- Retail power prices will increase an average of 4% in 2014, the biggest jump since 2008, and prices will be 13% above this year’s level by 2020, according to the U.S. Department of Energy’s Energy Information Administration (EIA).
- Although the national average inflation-adjusted residential electricity price is nearly 30% below the 1984 price, it is now rising because of (1) the shuttering of coal plants, the biggest source of cheap power, (2) in response to the recession-driven demand drop, (3) low natural gas and wind energy prices, and (4) environmental regulations.
- The estimated 13% increase in the U.S. electricity price by 2020 does not include the impacts of coming EPA pollution and emissions rules that are likely to force expensive plant retrofits and at least 68 plant closures across 20 states between 2014 and 2017.
The Obama administration, state governments, and the private sector are working to balance the need to cut emissions with needs for lower electricity prices and grid reliability.
Coal is still the workhorse of U.S. power, producing about 40% of the nation’s electricity and, because it is cheap and abundant, it keeps the electricity supply stable and the power price low, but its emissions are toxic.

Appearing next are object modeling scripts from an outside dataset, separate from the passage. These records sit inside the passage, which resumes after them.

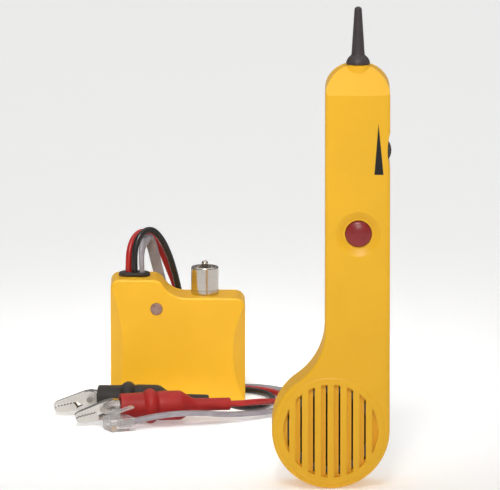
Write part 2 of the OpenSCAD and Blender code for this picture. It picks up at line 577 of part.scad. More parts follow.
module probe_button() {
  // a domed cap, its retaining flange behind the pad, and the stem
  color("#8e2f2e") at_probe() translate([btn_x, 0, btn_z]) rotate([90, 0, 0]) rotate_extrude($fn = 64) polygon(concat(
    [[0, ht - 6.2], [1.8, ht - 6.2], [1.8, ht - 4.7], [7.2, ht - 4.7], [7.2, ht - 3.7], [button_r, ht - 3.7], [button_r, ht - 0.5]],
    [for (i = [1:7]) let (r = button_r * (8 - i) / 8) [r, ht + 0.5 - (17.9 - sqrt(320.4 - r * r))]],
    [[0, ht + 0.5]]));
}
module button_switch() {
  color("#3c3c3e") at_probe() {
    block([btn_x - 3, -4.6, btn_z - 3], [btn_x + 3, -1.1, btn_z + 3]);
    rod_y(btn_x, btn_z, 1.7, -6.2, -4.5);
  }
}
module volume_wheel() {
  color("#26231f") at_probe() difference() {
    union() {
      translate([whl_x, -9.2, whl_z]) rotate([90, 0, 0]) linear_extrude(2.8)
        polygon([for (i = [0:95]) [(wheel_r - (i % 2) * 0.3) * cos(i * 3.75), (wheel_r - (i % 2) * 0.3) * sin(i * 3.75)]]);
      rod_y(whl_x, whl_z, 1.5, -9.3, -5);
    }
    rod_y(whl_x, whl_z, 1.4, -12.5, -11.2);
  }
}
module volume_pot() {
  color("#6a6d70") at_probe() difference() {
    rod_y(whl_x, whl_z, 4.5, -8.2, -1.1);
    rod_y(whl_x, whl_z, 1.56, -9, -4.6);
  }
}
module probe_circuit_board() {
  at_probe() {
    color("#2f6b3a") block([-12.6, -1.1, 113.5], [12.6, 0.5, 176]);
    color("#222222") block([-8, 0.5, 140], [2, 2.4, 146]);
    color("#3a3f55") rod_y(-7, 130, 3, 0.5, 6);
    color("#3a3f55") rod_y(5, 168, 2.5, 0.5, 6);
  }
}
module speaker_frame() {
  color("#55575a") at_probe() translate([hx, 0, head_r]) rotate([-90, 0, 0]) rotate_extrude() polygon([
    [20, -11], [20, -9.4], [18.6, -9.4], [18.6, -8.2], [10, -3.4], [10, -2.2], [3.2, -2.2], [3.2, -3.4], [9.2, -4.2], [17.4, -8.8], [17.4, -11]]);
}
module speaker_cone() {
  color("#1d1d1f") at_probe() translate([hx, 0, head_r]) rotate([-90, 0, 0]) rotate_extrude() polygon([
    [17.3, -10.7], [17.3, -10.2], [15.6, -9.6], [6.5, -6.4], [3, -7.2], [0, -7.4], [0, -8], [3, -7.8], [6.5, -7], [15.4, -10.2]]);
}
module speaker_magnet() {
  color("#b7b9bb") at_probe() difference() {
    rod_y(hx, head_r, 9.5, -2.2, 3.2);
    rod_y(hx, head_r, 2.8, -3, 1.5);
  }
}
module probe_nine_volt() {
  // the same battery standing on end, terminals up
  color("#4b5a78") block([-13.1, -5, 60], [13.1, 12.2, 106.3]);
  color(nickel) {
    rod_z(-6.3, 3.6, 2.9, 106.3, 108.5);
    rod_z(6.3, 3.6, 3.6, 106.3, 108.5, $fn = 6);
  }
}
module probe_battery() { at_probe() probe_nine_volt(); }
module probe_battery_snap() {
  color(black) at_probe() difference() {
    block([-11.5, -2.4, 106.7], [11.5, 9.6, 109.9]);
    rod_z(-6.3, 3.6, 3.2, 106, 108.8);
    rod_z(6.3, 3.6, 3.9, 106, 108.8);
  }
}

gen_front_shell();
gen_back_shell();
gen_battery_door();
gen_case_screws();
gen_grommet();
gen_status_led();
gen_circuit_board();
gen_switch_body();
gen_switch_slider();
gen_battery();
gen_battery_snap();
coax_sleeve();
coax_insulator();
coax_center_pin();
coax_nut();
red_lead();
black_lead();
modular_cord();
red_boot();
red_lower_jaw();
red_upper_jaw();
red_clip_pivot();
red_clip_spring();
black_boot();
black_lower_jaw();
black_upper_jaw();
black_clip_pivot();
black_clip_spring();
plug_body();
plug_contacts();
plug_latch();
probe_front_shell();
probe_back_shell();
probe_battery_door();
probe_case_screws();
probe_tip();
pickup_rod();
probe_button();
button_switch();
volume_wheel();
volume_pot();
probe_circuit_board();
speaker_frame();
speaker_cone();
speaker_magnet();
probe_battery();
probe_battery_snap();
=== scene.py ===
import bpy, bmesh, math
from math import sin, cos, pi, radians, sqrt, atan2, degrees
from mathutils import Vector, Matrix


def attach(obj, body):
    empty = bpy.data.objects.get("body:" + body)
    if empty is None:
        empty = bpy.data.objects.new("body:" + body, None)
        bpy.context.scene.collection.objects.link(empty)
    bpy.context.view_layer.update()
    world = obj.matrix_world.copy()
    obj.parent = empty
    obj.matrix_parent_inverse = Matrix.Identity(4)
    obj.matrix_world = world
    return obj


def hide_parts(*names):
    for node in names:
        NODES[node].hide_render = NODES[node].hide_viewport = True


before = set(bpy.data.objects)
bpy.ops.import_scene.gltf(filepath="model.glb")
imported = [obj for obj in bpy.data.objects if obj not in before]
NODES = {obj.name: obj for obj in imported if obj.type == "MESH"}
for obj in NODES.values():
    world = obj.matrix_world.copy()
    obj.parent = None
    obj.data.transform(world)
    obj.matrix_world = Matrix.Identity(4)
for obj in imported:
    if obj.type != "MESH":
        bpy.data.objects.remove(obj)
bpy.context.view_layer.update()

MM = 0.001
coll = bpy.context.scene.collection

# ------------------------------------------------------------------ camera
cam_data = bpy.data.cameras.new("cam")
cam = bpy.data.objects.new("cam", cam_data)
coll.objects.link(cam)
cam_data.type = 'PERSP'
cam_data.sensor_width = 36.0
cam_data.lens = 909.2
cam_data.clip_start = 0.5
cam_data.clip_end = 200.0
cam.location = (0.0343, -5.9208, 1.1183)
cam.rotation_euler = (radians(80), 0, 0)
bpy.context.scene.camera = cam


# ------------------------------------------------------------------ materials
def lin(c):
    out = []
    for v in c[:3]:
        v = v / 255.0
        out.append(v / 12.92 if v <= 0.04045 else ((v + 0.055) / 1.055) ** 2.4)
    return out


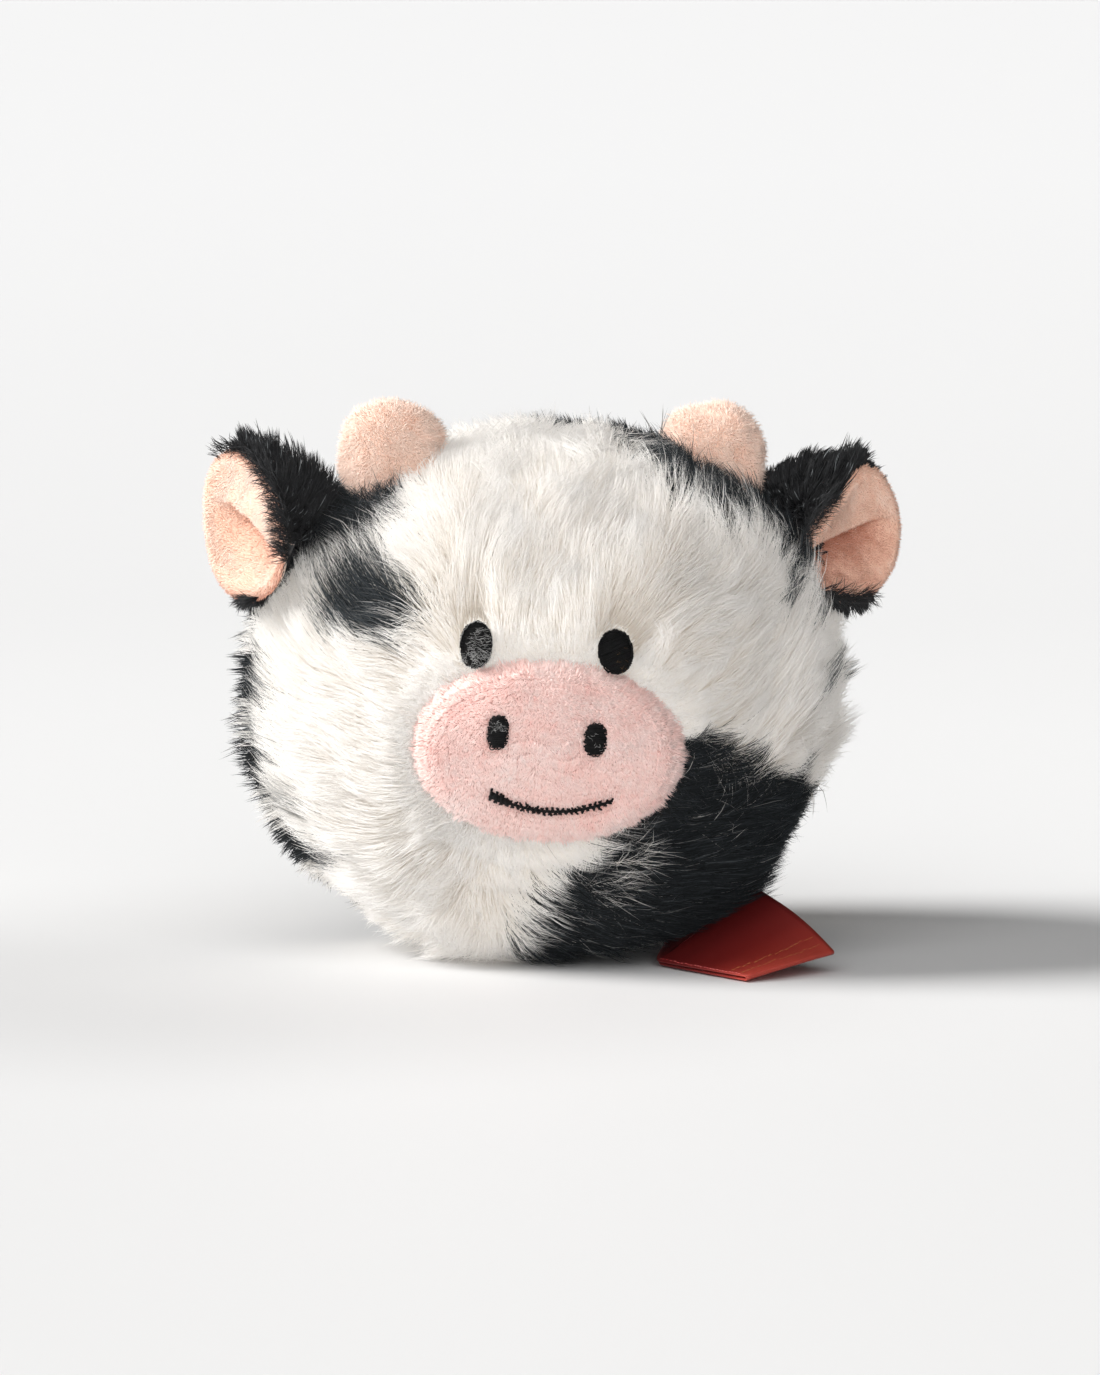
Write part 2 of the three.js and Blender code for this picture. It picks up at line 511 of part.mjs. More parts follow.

Natural gas provides about 26% percent of U.S. electricity, its emissions are lower than coal, and new shale gas reserves have made it inexpensive, but a limit of pipelines and onsite storage make its delivery and supply constrained and its price is volatile and rising.
U.S. electricity prices spiked during this winter’s cold snap, sometimes by 1,000%, because of inadequate natural gas supplies, limited by delivery issues and by the competitive demand for gas for heating.
Coal-fired generation releases toxic chemicals, soot and smog-forming chemicals, and twice the carbon dioxide of natural gas which is why the need for EPA regulation under the Clean Air Act has been affirmed by the Supreme Court.
Expect the Obama administration EPA rules to be challenged in court and at voting booths in November.